Stanniocalcin Has Deep Evolutionary Roots in Eukaryotes

Abstract Vertebrates have a large glycoprotein hormone, stanniocalcin, which originally was shown to inhibit calcium uptake from the environment in teleost fish gills. Later, humans, other mammals, and teleost fish were shown to have two forms of stanniocalcin (STC1 and STC2) that were widely distributed in many tissues. STC1 is associated with calcium and phosphate homeostasis and STC2 with phosphate, but their receptors and signaling pathways have not been elucidated. We undertook a phylogenetic investigation of stanniocalcin beyond the vertebrates using a combination of BLAST and HMMER homology searches in protein, genomic, and expressed sequence tag databases.
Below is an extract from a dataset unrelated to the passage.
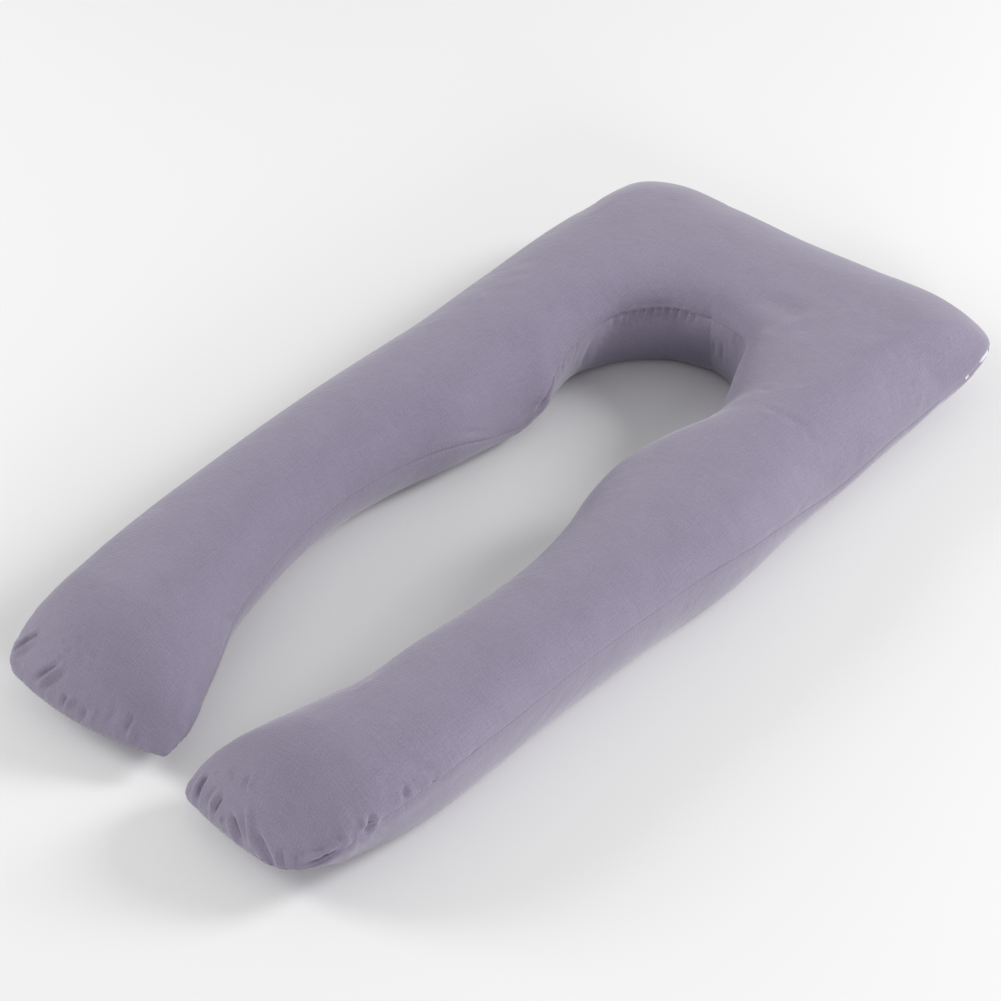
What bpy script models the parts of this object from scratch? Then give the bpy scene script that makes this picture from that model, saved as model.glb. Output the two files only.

We identified novel STC homologs in a diverse array of multicellular and unicellular organisms. Within the eukaryotes, almost all major taxonomic groups except plants and algae have STC homologs, although some groups like echinoderms and arthropods lack STC genes. The critical structural feature for recognition of stanniocalcins was the conserved pattern of ten cysteines, even though the amino acid sequence identity was low. Signal peptides in STC sequences suggest they are secreted from the cell of synthesis. The role of glycosylation signals and additional cysteines is not yet clear, although the 11th cysteine, if present, has been shown to form homodimers in some vertebrates. We predict that large secreted stanniocalcin homologs appeared in evolution as early as single-celled eukaryotes. Stanniocalcins tertiary structure with five disulfide bonds and its primary structure with modest amino acid conservation currently lack an established receptor-signaling system, although we suggest possible alternatives.